No ‘playing for anyone else’, or ‘silencing the doubters’ or ‘I gotta get paid.’ This was just a kid and his ball on his court, losing track of everything but the moment. Everything but the distance between himself and the basket; between his team and victory.
And when it was all done and LeBron finally fielded questions at the podium, reporters remarked how “exhausted” he seemed. “I’ve never seen LeBron play that great,” tweeted J.A. Adande. “And I’ve never heard him sound this tired.”
LeBron completely ignored his body’s needs. He had sucked himself dry in a seductive sunburst of unfiltered, unconscious basketball glory.
And with that, we can unquestionably say LeBron experienced “The Zone” last night – that rarefied space that can’t be found on a map, can’t be driven to by effort or direction alone, and can’t be willed into.

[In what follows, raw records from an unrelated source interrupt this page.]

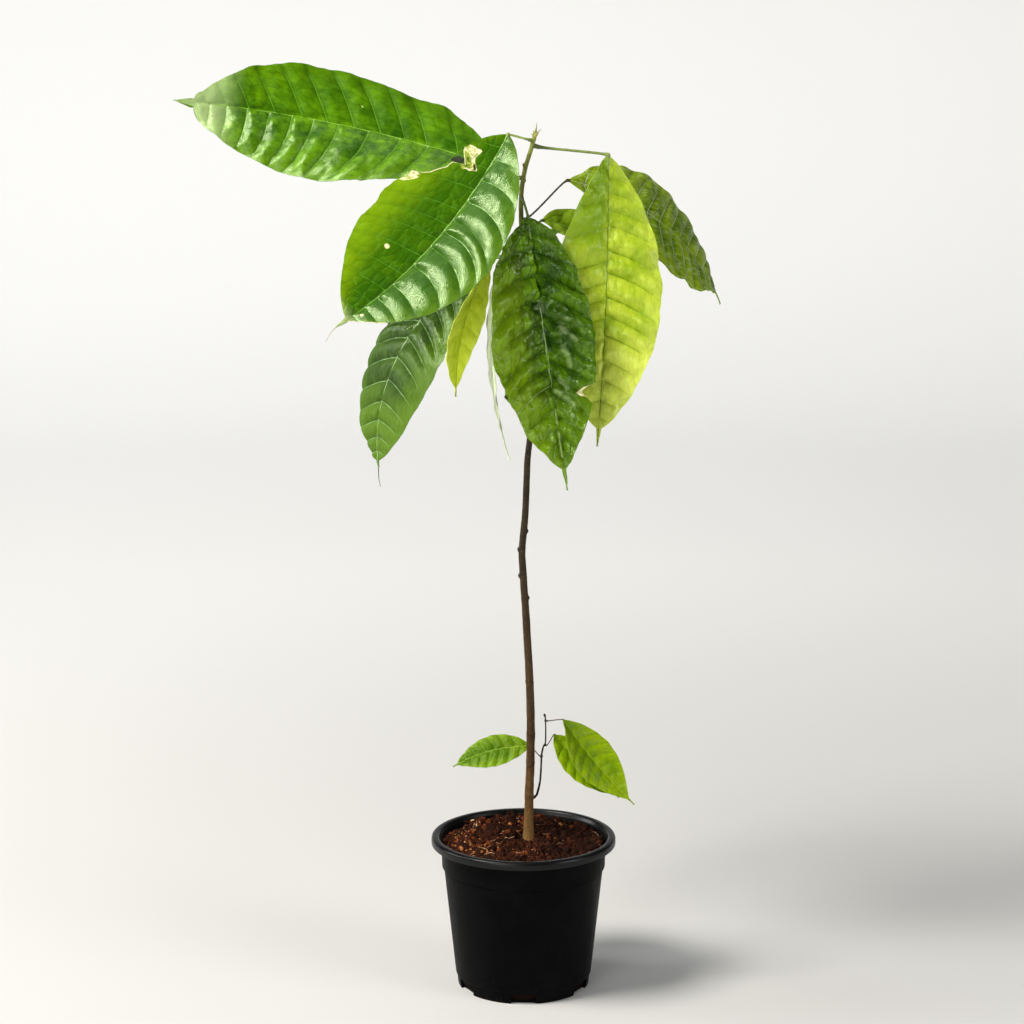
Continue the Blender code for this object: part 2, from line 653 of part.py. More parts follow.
def build_crown(parts):
    stem = smooth_course(STEM_COURSE, STEM_STATIONS)
    for name, leaf in CROWN_LEAVES.items():
        radius = float(stem_radius(leaf["joint"]))
        steps = YOUNG_STEPS if name == "leaf_rear_young" else CROWN_STEPS
        build_leaf(name, leaf, stem, radius, parts, steps)


def build_shoot_leaves(parts):
    shoot = shoot_line()
    for name, leaf in SHOOT_LEAVES.items():
        radius = float(shoot_radius(leaf["joint"]))
        build_leaf(name, leaf, shoot, radius, parts, SHOOT_STEPS)


def main():
    clear_scene()
    parts = new_collection("potted_cacao_seedling")
    cutters = new_collection("cutters")
    build_pot(parts, cutters)
    build_mix(parts)
    build_stem(parts)
    build_bud(parts)
    build_crown(parts)
    build_shoot(parts)
    build_shoot_leaves(parts)


main()
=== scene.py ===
import math
from functools import partial

import bpy
import bmesh
import numpy as np
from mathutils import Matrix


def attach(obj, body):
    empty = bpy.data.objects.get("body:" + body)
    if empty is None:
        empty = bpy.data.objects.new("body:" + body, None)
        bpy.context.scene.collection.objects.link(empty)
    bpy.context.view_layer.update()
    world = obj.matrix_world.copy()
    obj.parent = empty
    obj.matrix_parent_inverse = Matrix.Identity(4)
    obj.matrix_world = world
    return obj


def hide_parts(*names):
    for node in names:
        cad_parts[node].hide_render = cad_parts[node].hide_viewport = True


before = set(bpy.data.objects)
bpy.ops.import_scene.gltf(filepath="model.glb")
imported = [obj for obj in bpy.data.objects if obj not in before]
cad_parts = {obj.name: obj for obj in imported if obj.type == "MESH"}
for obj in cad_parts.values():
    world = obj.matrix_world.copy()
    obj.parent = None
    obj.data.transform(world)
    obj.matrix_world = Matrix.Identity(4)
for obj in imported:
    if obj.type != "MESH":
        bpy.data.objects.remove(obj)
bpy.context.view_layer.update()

# The camera stands where the picture was taken from, ten degrees nose down
cameraSettings = dict(place=(-0.009375, -1.89544524, 0.72601596), pitch=10.0, lens=85.0, sensor=36.0,
                      near=0.05, far=60.0)
lens = bpy.data.cameras.new("photoCamera")
lens.lens, lens.sensor_width = cameraSettings["lens"], cameraSettings["sensor"]
lens.clip_start, lens.clip_end = cameraSettings["near"], cameraSettings["far"]
eye = bpy.data.objects.new("photoCamera", lens)
eye.location = cameraSettings["place"]
eye.rotation_euler = (math.radians(90.0 - cameraSettings["pitch"]), 0.0, 0.0)
bpy.context.collection.objects.link(eye)
bpy.context.scene.camera = eye
bpy.context.scene.view_settings.view_transform = "Standard"

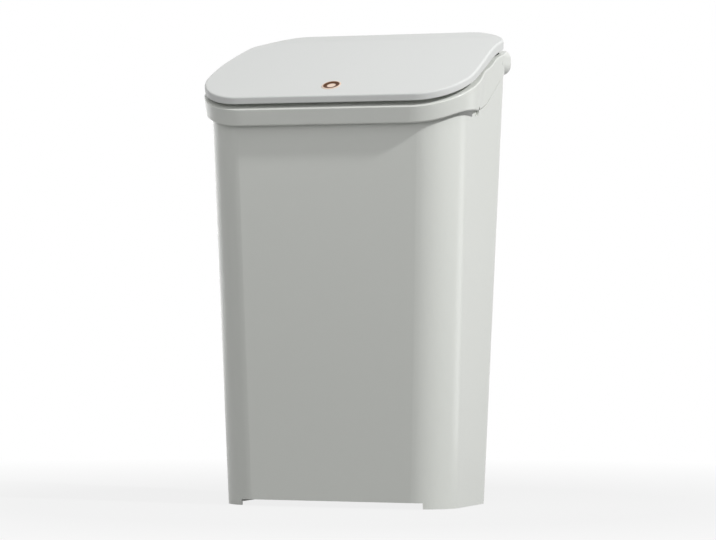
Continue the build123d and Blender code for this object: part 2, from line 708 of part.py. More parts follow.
# ------------------------------------------------------------------ push latch
housing_front = LATCH_Y - HOUSING_DEPTH / 2
housing_back = LATCH_Y + HOUSING_DEPTH / 2
cavity_depth = HOUSING_DEPTH - 2 * HOUSING_SKIN
cavity_width = HOUSING_WIDTH - 2 * HOUSING_SKIN
hook_height = HOOK_LEVEL + JAW_HOOK - PIVOT_LEVEL
swing = radians(JAW_SWING * POP_TRAVEL)
mouth_half = PIVOT_SPACING / 2 + JAW_EYE * cos(swing) + hook_height * sin(swing) + JAW_CLEARANCE
peg_x = HOUSING_WIDTH / 2 - PEG_INSET
peg_places = [
    (x, HOUSING_FLOOR + rise) for x in (-peg_x, peg_x) for rise in (PEG_LOW, PEG_HIGH)
]

with BuildPart() as latch_housing:
    with BuildSketch(Plane.XY.offset(HOUSING_FLOOR)):
        with Locations((0, housing_front)):
            Rectangle(HOUSING_WIDTH, HOUSING_DEPTH - HOUSING_SKIN, align=(Align.CENTER, Align.MIN))
    extrude(amount=HOUSING_HEIGHT)
    fillet(latch_housing.edges().filter_by(Axis.Z).group_by(Axis.Y)[0], HOUSING_CORNER)
    with BuildSketch(Plane.XY.offset(HOUSING_FLOOR + HOUSING_SKIN)):
        with Locations((0, LATCH_Y)):
            Rectangle(cavity_width, cavity_depth)
    extrude(amount=HOUSING_HEIGHT - 2 * HOUSING_SKIN, mode=Mode.SUBTRACT)
    with BuildSketch(Plane.XY.offset(HOUSING_TOP - HOUSING_SKIN - PAST)):
        with Locations((0, LATCH_Y)):
            Rectangle(2 * mouth_half, cavity_depth)
    extrude(amount=HOUSING_SKIN + 2 * PAST, mode=Mode.SUBTRACT)
    with BuildSketch(Plane.XZ.offset(-housing_front - HOUSING_SKIN)):
        with Locations(*peg_places):
            Circle(PEG_RADIUS)
    extrude(amount=-cavity_depth - HOUSING_SKIN)
    with BuildSketch(Plane.XZ.offset(-EAR_Y)):
        with Locations((0, SCREW_LEVEL)):
            RectangleRounded(SCREW_SPACING + 2 * SCREW_EDGE, EAR_HEIGHT, SCREW_EDGE)
            Rectangle(HOUSING_WIDTH - HOUSING_SKIN, EAR_HEIGHT, mode=Mode.SUBTRACT)
        with GridLocations(SCREW_SPACING, 1, 2, 1), Locations((0, SCREW_LEVEL)):
            Circle(SCREW_RADIUS + PIN_CLEARANCE, mode=Mode.SUBTRACT)
    extrude(amount=-EAR_THICK)
    with BuildSketch(Plane.XY.offset(HOUSING_FLOOR + HOUSING_SKIN)):
        with Locations((0, LATCH_Y)):
            Circle(LATCH_SPRING_RADIUS - LATCH_SPRING_WIRE)
    extrude(amount=SPRING_PEG)
latch_housing.part.label = "latch_housing"
export_step(latch_housing.part, "parts/latch_housing.step")

with BuildPart() as latch_cover:
    with BuildSketch(Plane.XZ.offset(-housing_back)):
        with Locations((0, HOUSING_TOP - HOUSING_HEIGHT / 2)):
            RectangleRounded(HOUSING_WIDTH, HOUSING_HEIGHT, HOUSING_CORNER)
        with Locations(*peg_places):
            Circle(PEG_RADIUS + PIN_CLEARANCE, mode=Mode.SUBTRACT)
    extrude(amount=HOUSING_SKIN)
latch_cover.part.label = "latch_cover"
export_step(latch_cover.part, "parts/latch_cover.step")

with BuildPart() as latch_screws:
    for side in (-1, 1):
        with BuildSketch(Plane.XZ.offset(-EAR_Y - EAR_THICK)):
            with Locations((side * SCREW_SPACING / 2, SCREW_LEVEL)):
                Circle(SCREW_HEAD_RADIUS)
        extrude(amount=-SCREW_HEAD_HEIGHT)
        with BuildSketch(Plane.XZ.offset(-EAR_Y - EAR_THICK)):
            with Locations((side * SCREW_SPACING / 2, SCREW_LEVEL)):
                Circle(SCREW_RADIUS)
        extrude(amount=SCREW_REACH + EAR_THICK)
    chamfer(latch_screws.edges().group_by(Axis.Y)[-1], SCREW_HEAD_BEVEL)
latch_screws.part.label = "latch_screws"
export_step(latch_screws.part, "parts/latch_screws.step")

carriage_half = cavity_width / 2 - SLIDE_CLEARANCE
carriage_depth = cavity_depth - 2 * SLIDE_CLEARANCE
cheek = carriage_depth / 2 - JAW_DEPTH / 2 - JAW_CLEARANCE
cheek_width = PIVOT_SPACING + 2 * CHEEK_ROUND
with BuildPart() as latch_carriage:
    with BuildSketch(Plane.XY.offset(CARRIAGE_LOW)):
        with Locations((0, LATCH_Y)):
            Rectangle(2 * carriage_half, carriage_depth)
    extrude(amount=CARRIAGE_BASE)
    for side in (-1, 1):
        with BuildSketch(Plane.XZ.offset(-LATCH_Y - side * carriage_depth / 2)):
            with Locations((0, PIVOT_LEVEL)):
                SlotCenterToCenter(PIVOT_SPACING, 2 * CHEEK_ROUND)
                Rectangle(cheek_width, PIVOT_RISE, align=(Align.CENTER, Align.MAX))
            with GridLocations(PIVOT_SPACING, 1, 2, 1), Locations((0, PIVOT_LEVEL)):
                Circle(PIVOT_RADIUS + PIN_CLEARANCE, mode=Mode.SUBTRACT)
        extrude(amount=side * cheek)
    with BuildSketch(Plane.XY.offset(CARRIAGE_LOW + CARRIAGE_BASE)):
        with Locations((0, LATCH_Y)):
            Rectangle(PAD_WIDTH, carriage_depth)
    extrude(amount=PAD_RISE)
    with BuildSketch(Plane.XY.offset(CARRIAGE_LOW)):
        with Locations((0, LATCH_Y)):
            Circle(LATCH_SPRING_RADIUS - LATCH_SPRING_WIRE)
    extrude(amount=-SPRING_PEG)
latch_carriage.part.label = "latch_carriage"
export_step(latch_carriage.part, "parts/latch_carriage.step")

with BuildPart() as jaw_pins:
    with BuildSketch(Plane.XZ.offset(-LATCH_Y - carriage_depth / 2)):
        with GridLocations(PIVOT_SPACING, 1, 2, 1), Locations((0, PIVOT_LEVEL)):
            Circle(PIVOT_RADIUS)
    extrude(amount=carriage_depth)
jaw_pins.part.label = "jaw_pins"
export_step(jaw_pins.part, "parts/jaw_pins.step")

pivot_x = PIVOT_SPACING / 2
with BuildPart() as jaw_right:
    with BuildSketch(Plane.XZ.offset(-LATCH_Y - JAW_DEPTH / 2)):
        with BuildLine():
            Polyline(
                (pivot_x + JAW_EYE, PIVOT_LEVEL),
                (pivot_x + JAW_EYE, HOOK_LEVEL + JAW_HOOK),
                (pivot_x - JAW_WAIST, HOOK_LEVEL + JAW_HOOK),
                (pivot_x - JAW_REACH, HOOK_LEVEL + JAW_LIP),
                (pivot_x - JAW_REACH, HOOK_LEVEL),
                (pivot_x - JAW_WAIST, HOOK_LEVEL),
                (pivot_x - JAW_WAIST, PIVOT_LEVEL),
                close=True,
            )
        make_face()
        with Locations((pivot_x, PIVOT_LEVEL)):
            Circle(JAW_EYE)
            Circle(PIVOT_RADIUS + PIN_CLEARANCE, mode=Mode.SUBTRACT)
    extrude(amount=JAW_DEPTH)
jaw_right.part.label = "jaw_right"
export_step(jaw_right.part, "parts/jaw_right.step")

with BuildPart() as jaw_left:
    add(jaw_right.part)
    mirror(about=Plane.YZ, mode=Mode.REPLACE)
jaw_left.part.label = "jaw_left"
export_step(jaw_left.part, "parts/jaw_left.step")

spring_low = HOUSING_FLOOR + HOUSING_SKIN + LATCH_SPRING_SEAT + LATCH_SPRING_WIRE / 2
spring_high = CARRIAGE_LOW - LATCH_SPRING_SEAT - LATCH_SPRING_WIRE / 2
latch_pitch = (spring_high - spring_low) / LATCH_SPRING_TURNS
latch_points = []
latch_ways = []
for quarter in range(4 * LATCH_SPRING_TURNS + 1):
    point, way = coil_point(LATCH_SPRING_RADIUS, latch_pitch, quarter / 4)
    latch_points.append(Vector(point.Y, point.Z + LATCH_Y, point.X + spring_low))
    latch_ways.append(Vector(way.Y, way.Z, way.X))
latch_coil = (LATCH_SPRING_RADIUS, latch_pitch, LATCH_SPRING_TURNS, LATCH_SPRING_WIRE)
print("latch spring's least gap", round(coil_gap(*latch_coil), 2))

with BuildLine() as latch_wire:
    Line(latch_points[0] - latch_ways[0] * LATCH_SPRING_WIRE, latch_points[0])
    for turn in range(len(latch_points) - 1):
        biarc(latch_points[turn], latch_ways[turn], latch_points[turn + 1], latch_ways[turn + 1])
    Line(latch_points[-1], latch_points[-1] + latch_ways[-1] * LATCH_SPRING_WIRE)

with BuildPart() as latch_spring:
    with BuildSketch(Plane(origin=latch_wire.wire() @ 0, z_dir=latch_wire.wire() % 0)):
        RegularPolygon(LATCH_SPRING_WIRE / 2, WIRE_SIDES)
    sweep(path=latch_wire.wire())
latch_spring.part.label = "latch_spring"
export_step(latch_spring.part, "parts/latch_spring.step")
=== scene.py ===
# %% [markdown]
# # A push-top bin in satin white plastic
#
# The measured model gives every piece at its real size. This lesson dresses it: a camera that
# stands where the picture was taken, five lamps, and a finish for each plastic and each metal.
# Nothing of the measured model is moved. Each step says what the thing is on the real bin, how
# it could be made, and why this way was chosen. Lengths are in metres, angles in radians and
# the lamps' powers in watts.

# %% Load the model
import json
from math import cos, pi, sin

import bpy
from mathutils import Matrix, Vector


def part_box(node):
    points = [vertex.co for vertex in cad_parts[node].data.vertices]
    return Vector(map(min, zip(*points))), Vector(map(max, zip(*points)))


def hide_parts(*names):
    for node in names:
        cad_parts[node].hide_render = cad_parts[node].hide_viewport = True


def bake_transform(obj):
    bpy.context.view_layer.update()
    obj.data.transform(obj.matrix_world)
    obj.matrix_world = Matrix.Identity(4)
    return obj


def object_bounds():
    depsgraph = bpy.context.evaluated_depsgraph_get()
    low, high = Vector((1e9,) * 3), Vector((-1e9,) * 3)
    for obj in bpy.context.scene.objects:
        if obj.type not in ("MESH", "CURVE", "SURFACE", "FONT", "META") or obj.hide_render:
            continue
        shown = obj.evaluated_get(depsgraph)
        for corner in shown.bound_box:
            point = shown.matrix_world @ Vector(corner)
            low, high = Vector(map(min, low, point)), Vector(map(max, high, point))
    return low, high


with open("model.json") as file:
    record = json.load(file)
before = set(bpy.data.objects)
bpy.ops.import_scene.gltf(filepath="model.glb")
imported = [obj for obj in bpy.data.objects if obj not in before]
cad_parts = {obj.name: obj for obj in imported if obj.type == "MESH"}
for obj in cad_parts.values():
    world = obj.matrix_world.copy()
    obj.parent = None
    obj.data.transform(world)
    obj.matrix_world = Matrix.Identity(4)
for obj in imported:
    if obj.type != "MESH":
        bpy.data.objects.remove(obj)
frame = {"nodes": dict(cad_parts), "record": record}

nodes = frame["nodes"]
cad_low, cad_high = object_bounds()
print("pieces", len(nodes), "height", round(cad_high[2] - cad_low[2], 4))

# %% [markdown]
# ## The camera
#
# A long lens from nearly three metres flattens the bin, as product pictures do. The camera
# circles a point near the middle of the bin's height, looks very slightly up, and is rolled by a
# fifth of a degree. All of it could be set by eye in the viewport; written as two angles, a roll
# and a distance it can be checked against the picture's outlines one value at a time.

# %% Place the camera
PICTURE_WIDTH = 716  # pixels, as are the height, the focal length and the centre
PICTURE_HEIGHT = 540
FOCAL_PIXELS = 3167.6
CENTRE_ACROSS = 357.215
CENTRE_DOWN = 277.833
SENSOR_WIDTH = 36  # millimetres
VIEW_TURN = 0.350432
VIEW_RISE = -0.0120055
VIEW_ROLL = 0.0030733
VIEW_DISTANCE = 2.8140
VIEW_TARGET = Vector((0, 0, 0.200))


def place_camera():
    """The picture's camera, from its turn round the bin, its rise, its roll and its distance."""
    lens = bpy.data.cameras.new("picture_camera")
    lens.sensor_width = SENSOR_WIDTH
    lens.lens = FOCAL_PIXELS / PICTURE_WIDTH * lens.sensor_width
    lens.shift_x = (PICTURE_WIDTH / 2 - CENTRE_ACROSS) / PICTURE_WIDTH
    lens.shift_y = (CENTRE_DOWN - PICTURE_HEIGHT / 2) / PICTURE_WIDTH
    camera = bpy.data.objects.new("picture_camera", lens)
    bpy.context.scene.collection.objects.link(camera)
    outward = Vector((
        sin(VIEW_TURN) * cos(VIEW_RISE),
        -cos(VIEW_TURN) * cos(VIEW_RISE),
        sin(VIEW_RISE),
    ))
    turn = (-outward).to_track_quat("-Z", "Y").to_matrix().to_4x4()
    roll = Matrix.Rotation(VIEW_ROLL, 4, "Z")
    camera.matrix_world = Matrix.Translation(VIEW_TARGET + outward * VIEW_DISTANCE) @ turn @ roll
    bpy.context.scene.camera = camera
    return camera


camera = place_camera()
print("lens", round(camera.data.lens, 1), "mm, eye at", [round(v, 3) for v in camera.location])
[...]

But every so often, a player finds his way there, and when it’s a superlative player in the biggest of moments, it’s electric for those of us who’ve been lucky to witness it. Last night, LeBron meandered to that special plane of achievement, a place like a cross between Jordan’s “Flu Game” and Otis Redding at the Monterrey Pop Festival. One man: Unable to miss, uncoupled from time and space, and completely unaware that the magic fueling his transcendence was the only fuel remaining in a tank that was last night a reservoir for miracles.